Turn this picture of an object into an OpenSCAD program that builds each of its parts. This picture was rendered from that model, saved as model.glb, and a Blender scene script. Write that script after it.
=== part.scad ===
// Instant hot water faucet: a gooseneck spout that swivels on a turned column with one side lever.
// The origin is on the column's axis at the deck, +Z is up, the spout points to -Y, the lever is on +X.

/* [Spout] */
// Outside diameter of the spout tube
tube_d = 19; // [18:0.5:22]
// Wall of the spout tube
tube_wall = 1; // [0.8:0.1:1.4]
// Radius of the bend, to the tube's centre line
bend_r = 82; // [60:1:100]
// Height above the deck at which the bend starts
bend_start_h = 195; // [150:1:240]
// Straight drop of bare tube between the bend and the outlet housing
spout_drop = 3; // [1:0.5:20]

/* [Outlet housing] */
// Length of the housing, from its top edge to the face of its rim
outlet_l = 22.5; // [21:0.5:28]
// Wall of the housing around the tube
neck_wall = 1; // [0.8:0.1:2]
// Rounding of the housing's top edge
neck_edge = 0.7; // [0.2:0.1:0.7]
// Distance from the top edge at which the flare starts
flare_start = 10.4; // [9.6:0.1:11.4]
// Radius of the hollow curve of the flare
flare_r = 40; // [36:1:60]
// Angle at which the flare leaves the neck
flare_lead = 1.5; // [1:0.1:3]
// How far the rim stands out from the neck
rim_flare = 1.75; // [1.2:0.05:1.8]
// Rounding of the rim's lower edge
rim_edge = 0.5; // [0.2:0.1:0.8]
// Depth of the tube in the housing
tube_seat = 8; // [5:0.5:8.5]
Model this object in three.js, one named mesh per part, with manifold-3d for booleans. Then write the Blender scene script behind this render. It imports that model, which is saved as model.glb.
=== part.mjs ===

══════

◆ Problem to solve ◆
Write out the full listing, keeping every line exactly as it is.

◆ Task result ◆
Turn this picture of an object into an OpenSCAD program that builds each of its parts. This picture was rendered from that model, saved as model.glb, and a Blender scene script. Write that script after it.
=== part.scad ===
// Instant hot water faucet: a gooseneck spout that swivels on a turned column with one side lever.
// The origin is on the column's axis at the deck, +Z is up, the spout points to -Y, the lever is on +X.

/* [Spout] */
// Outside diameter of the spout tube
tube_d = 19; // [18:0.5:22]
// Wall of the spout tube
tube_wall = 1; // [0.8:0.1:1.4]
// Radius of the bend, to the tube's centre line
bend_r = 82; // [60:1:100]
// Height above the deck at which the bend starts
bend_start_h = 195; // [150:1:240]
// Straight drop of bare tube between the bend and the outlet housing
spout_drop = 3; // [1:0.5:20]

/* [Outlet housing] */
// Length of the housing, from its top edge to the face of its rim
outlet_l = 22.5; // [21:0.5:28]
// Wall of the housing around the tube
neck_wall = 1; // [0.8:0.1:2]
// Rounding of the housing's top edge
neck_edge = 0.7; // [0.2:0.1:0.7]
// Distance from the top edge at which the flare starts
flare_start = 10.4; // [9.6:0.1:11.4]
// Radius of the hollow curve of the flare
flare_r = 40; // [36:1:60]
// Angle at which the flare leaves the neck
flare_lead = 1.5; // [1:0.1:3]
// How far the rim stands out from the neck
rim_flare = 1.75; // [1.2:0.05:1.8]
// Rounding of the rim's lower edge
rim_edge = 0.5; // [0.2:0.1:0.8]
// Depth of the tube in the housing
tube_seat = 8; // [5:0.5:8.5]
Model this object in three.js, one named mesh per part, with manifold-3d for booleans. Then write the Blender scene script behind this render. It imports that model, which is saved as model.glb.
=== part.mjs ===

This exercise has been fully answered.